A RESOLUTION ENTITLED

 

A CITY COUNCIL RESOLUTION concerning

Title

The Baltimore City Traffic Calming and Pedestrian-Friendly Task Force

 

FOR the purpose of establishing a Citywide neighborhood and school-based task force to cooperate with the Baltimore City Departments of Transportation and Planning to design and adopt Baltimore City traffic calming and pedestrian-friendly goals, policies, procedures and timelines that ensure safer traffic and pedestrian conditions for Baltimore's residential and school communities.

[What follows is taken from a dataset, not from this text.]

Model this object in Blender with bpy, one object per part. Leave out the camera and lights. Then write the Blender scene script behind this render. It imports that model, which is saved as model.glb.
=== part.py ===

Body                          

WHEREAS, The City of Baltimore is engaged in a $23 million signalization project to reduce congestion and expedite traffic flow in the downtown area and along major "gateway" roads leading in and out of the City; and

 

WHEREAS, This signalization project is predicted to save 20 % of travel time and to decrease congestion downtown and on major arteries; and

 

WHEREAS, Baltimore City's residential and school communities deserve a comparable balance of focus, planning, and funding to protect our neighborhoods and children from unsafe vehicular short-cutting, speeding, and excessive noise from unsafe pedestrian crossings; and

 

WHEREAS, Securing speed humps, for example, is currently an uncertain process whereby neighborhoods are left to petition and hope for success in response to undefined criteria and timelines; and

 

                       WHEREAS, Requests for traffic enforcement, for example on Cold Spring Lane, go generally unmet as traffic officers are otherwise deployed to district patrol and special project functions; and

 

WHEREAS, Our neighborhoods and schools require a toolbox of reliable traffic calming strategies that they help to design, including vertical deflections (such as speed humps and raised intersections), horizontal shifts (such as neighborhood traffic circles), roadway narrowings, traffic pattern redesigns and pedestrian signalization phases; and

 

WHEREAS, In balancing the effects of the City's major signalization project, an equally focused project is required to design, adopt, and codify traffic calming and pedestrian-friendly goals, policies, procedures and timelines; and

 

 

 

WHEREAS, Sufficient Transportation staff and capital funding will also be required to implement the recommendations of the Traffic Calming and Pedestrian-Friendly Task Force and to acknowledge the legitimacy of this Transportation function.

 

NOW, THEREFORE, BE IT RESOLVED BY THE CITY COUNCIL OF BALTIMORE, That this Body establishes a Citywide neighborhood and school-based task force to cooperate with the Baltimore City Departments of Transportation and Planning to design and adopt Baltimore City traffic calming and pedestrian-friendly Goals, Policies, Procedures and Timelines which ensure safer traffic and pedestrian conditions for Baltimore's residential and school communities.

 

AND BE IT FURTHER RESOLVED, That the Task Force shall be comprised of 19 neighborhood and school representatives, 1 appointed from each City Council District by City Council representatives, 2 appointed by the President of the City Council, and 3 appointed by the Mayor, who will name the chair from among those 19 appointed members.

 

AND BE IT FURTHER RESOLVED, That the Task Force will be appointed and convened within 2 months of the adoption of this resolution.

 

AND BE IT FURTHER RESOLVED, That the Task Force is authorized to appoint committees comprised of additional neighborhood and school representatives to carry out specific tasks, such as research on international models and best practices of traffic calming policies; outreach in organizing public hearings throughout the City to solicit traffic calming ideas and report on draft recommendations; and, budget development in estimating the operational and staffing costs of establishing the traffic calming and pedestrian-friendly function of the Department of Transportation.

 

AND BE IT FURTHER RESOLVED, That the Task Force will conduct at least 4 public hearings throughout the City before finalizing its final recommendations to the Mayor and City Council.

 

AND BE IT FURTHER RESOLVED, That the Task Force will issue its final report to the Mayor and City Council within one year of the adoption of this resolution.

 

AND BE IT FURTHER RESOLVED, That a copy of this resolution be sent to the Mayor, the Directors of Transportation, Planning, and Finance, CEO Bonnie Copeland and COO Eric Letsinger, the Baltimore City Public School System, and to all neighborhood leaders listed with the Department of Planning.